--- SUPPLIED INFORMATION ---

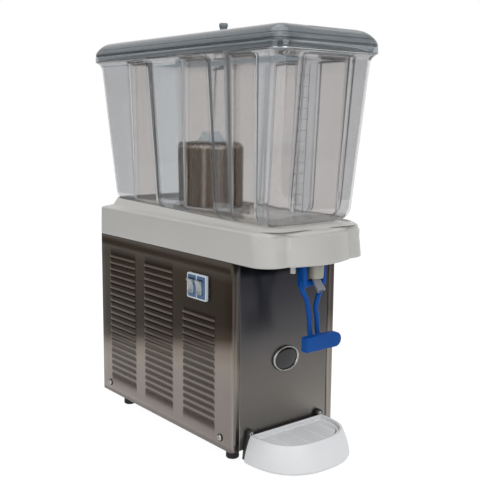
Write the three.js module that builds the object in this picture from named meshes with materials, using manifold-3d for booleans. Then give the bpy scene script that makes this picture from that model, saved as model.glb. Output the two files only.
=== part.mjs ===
// Countertop juice dispenser: a clear tank on a cooled steel cabinet, with a push lever tap.
// Millimetres. The front faces -Y, X runs to the right of the front, and Z goes up from the table.
// Y is measured from the face of the front panel until the group is centred at the end.
import * as THREE from 'three';
import { mergeVertices } from 'three/addons/utils/BufferGeometryUtils.js';
import Module from 'manifold-3d';

const wasm = await Module();
wasm.setup();

// Clearances and sheet
const seat = 0.3;
const slideGap = 0.5;
const sheet = 1.2;

// Cabinet
const cabinetWidth = 200;
const cabinetDepth = 363;
const cabinetHeight = 273;
const footHeight = 23;
const footRadius = 10.5;
const footInsetX = 28;
const footInsetY = 32;
const flangeWidth = 14;
const cabinetCornerRadius = 4;
const panelReturn = 11;
const basePlateLip = 12;
const topFrameLip = 9;

// Louvres pressed into the side panels
const louvreLength = 80;
const louvrePitch = 11;
const louvreRise = 6;
const louvreReach = 3.2;
const louvreTaper = 9;
const louvreBottom = 31;
const louvreTopMargin = 33;
const louvreTopMarginBySwitch = 88;
const louvreFrontMargin = 38.5;
const louvreRearMargin = 31.5;
const louvreColumnCount = 3;

// Screws
const screwHeadRadius = 4.6;
const screwHeadHeight = 2.6;
const screwShankRadius = 2;
const screwShankLength = 9;
const sideScrewInset = 26;
const sideScrewHeight = 16;
const trayScrewX = 68;
const trayScrewHeight = 23;

// Power and cooling switches
const switchPlateStart = 59;
const switchPlateWidth = 45;
const switchPlateDrop = 27;
const switchPlateHeight = 37;
const switchPlateDepth = 6.5;
const rockerWidth = 14;
const rockerHeight = 21;
const rockerPitch = 20;
const rockerBulge = 3;
const rockerTilt = 8;

// Badge
const badgeHalfWidth = 25;
const badgeHalfHeight = 19;
const badgeDrop = 151;
const badgeDepth = 4;

// Basin
const basinSideOverhang = 0;
const basinFront = -68;
const basinBow = 16;
const basinBowHalfWidth = 54;
const basinRearOverhang = 0;
const basinCornerRadius = 30;
const basinRearRadius = 4;
const basinSideHeight = 45;
const basinDraft = 0.8;
const basinWall = 3;
const basinFrontLean = 7;
const basinShoulder = 7;
const deckRise = 5;
const collarFrontRise = 3;
const collarRearRise = 12;
const collarWall = 3;
const collarSpread = 5.5;
const collarGap = 1;

// Tank
const tankSideInset = 21;
const tankFloorFront = -55.5;
const tankRearInset = 12;
const tankSideSpread = 9.8;
const tankFrontSpread = 21.5;
const tankRearSpread = 29.6;
const tankWallHeight = 222;
const tankFlareHeight = 13;
const tankCornerRadius = 17;
const tankFilletRadius = 22;
const tankWall = 3.5;
const rimSideSpread = 9.2;
const rimFrontSpread = 10;
const rimRearSpread = 10.4;
const rimThickness = 8.4;
const rimCornerRadius = 24;
const fluteFeet = [[-19, 29], [71, 142], [220, 281]];
const fluteTops = [[-26, 26], [79, 134], [233, 280]];
const frontPanelHalfWidth = 42;
const frontPanelDepth = 1.8;
const fluteBottomDepth = 2.5;
const fluteTopDepth = 6;

// Lid
const lidGrooveHeight = 4.6;
const lidGrooveDepth = 2.5;
const lidSkirtHeight = 8;
const lidShoulder = 8;
const lidShoulderInset = 10;
const lidPlateauInset = 8;
const lidPlateauRise = 3;
const lidTopThickness = 3;
const lidNotchWidth = 60;
const lidNotchDepth = 4;
const lidKnobRadius = 6.8;
const lidKnobHeight = 20.7;

// Cooling drum and stirrer
const drumRadius = 50.5;
const drumHeight = 109;
const drumWall = 1.5;
const drumEdgeRadius = 6;
const drumCentreY = 179;
const drumFlangeRadius = 62;
const drumSkirt = 12;
const gasketWidth = 7;
const gasketHeight = 8;
const stirrerRadius = 22.5;
const stirrerHeight = 16;
const stirrerVanes = 6;
const magnetRadius = 20;
const magnetHeight = 8;
const driveShaftRadius = 3;
const stirrerMotorRadius = 30;
const stirrerMotorHeight = 42;

// Tap
const tapCentreY = -60;
const tapRadius = 11.6;
const tapBottomRadius = 10.4;
const tapDrop = 22;
const tapBlockDrop = 1;
const tapBlockHeight = 11;
const seatHoleRadius = 5;
const plugRadius = 7;
const stemRadius = 2.4;
const spigotCentreY = -28;
const spigotRadius = 9;
const spigotBore = 6;
const spigotLength = 39;
const socketHeight = 26;
const socketWall = 3.2;
const nozzleRadius = 6.3;
const nozzleBore = 4.4;
const nozzleLength = 27;
const nozzleTilt = 34;
const leverPinY = -46;
const leverPinRise = 23;
const leverPinRadius = 2.2;
const earInner = 9;
const earThickness = 4;
const armInner = 14.5;
const armThickness = 7;
const armFront = -60;
const armRear = -45;
const webDrop = 34;
const webHeight = 9;
const rodRadius = 3.6;
const rodSpacing = 14.4;
const rodCentreY = -54;
const paddleHalfWidth = 33.5;
const paddleHeight = 21;
const paddleFront = -81;
const paddleDepth = 12;
const paddleWall = 3.2;
const paddleDrop = 109;
const springTurns = 5;
const springWire = 0.6;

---

* **WHAT YOU NEED TO DO**: Starting with the first line of the data above, copy each line exactly until you reach the line with "const trayScrewHeight = 23;"; include that line as well.

* **REPLY TO THE TASK**:
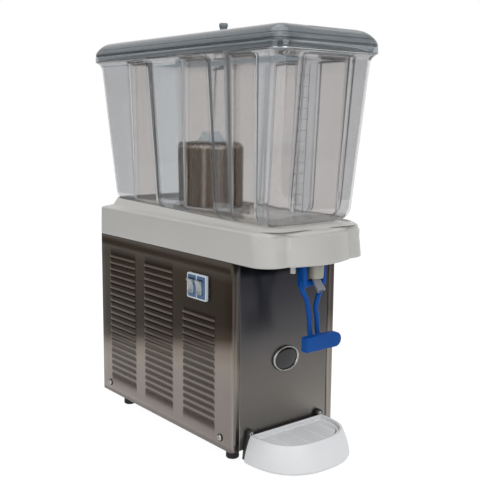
Write the three.js module that builds the object in this picture from named meshes with materials, using manifold-3d for booleans. Then give the bpy scene script that makes this picture from that model, saved as model.glb. Output the two files only.
=== part.mjs ===
// Countertop juice dispenser: a clear tank on a cooled steel cabinet, with a push lever tap.
// Millimetres. The front faces -Y, X runs to the right of the front, and Z goes up from the table.
// Y is measured from the face of the front panel until the group is centred at the end.
import * as THREE from 'three';
import { mergeVertices } from 'three/addons/utils/BufferGeometryUtils.js';
import Module from 'manifold-3d';

const wasm = await Module();
wasm.setup();

// Clearances and sheet
const seat = 0.3;
const slideGap = 0.5;
const sheet = 1.2;

// Cabinet
const cabinetWidth = 200;
const cabinetDepth = 363;
const cabinetHeight = 273;
const footHeight = 23;
const footRadius = 10.5;
const footInsetX = 28;
const footInsetY = 32;
const flangeWidth = 14;
const cabinetCornerRadius = 4;
const panelReturn = 11;
const basePlateLip = 12;
const topFrameLip = 9;

// Louvres pressed into the side panels
const louvreLength = 80;
const louvrePitch = 11;
const louvreRise = 6;
const louvreReach = 3.2;
const louvreTaper = 9;
const louvreBottom = 31;
const louvreTopMargin = 33;
const louvreTopMarginBySwitch = 88;
const louvreFrontMargin = 38.5;
const louvreRearMargin = 31.5;
const louvreColumnCount = 3;

// Screws
const screwHeadRadius = 4.6;
const screwHeadHeight = 2.6;
const screwShankRadius = 2;
const screwShankLength = 9;
const sideScrewInset = 26;
const sideScrewHeight = 16;
const trayScrewX = 68;
const trayScrewHeight = 23;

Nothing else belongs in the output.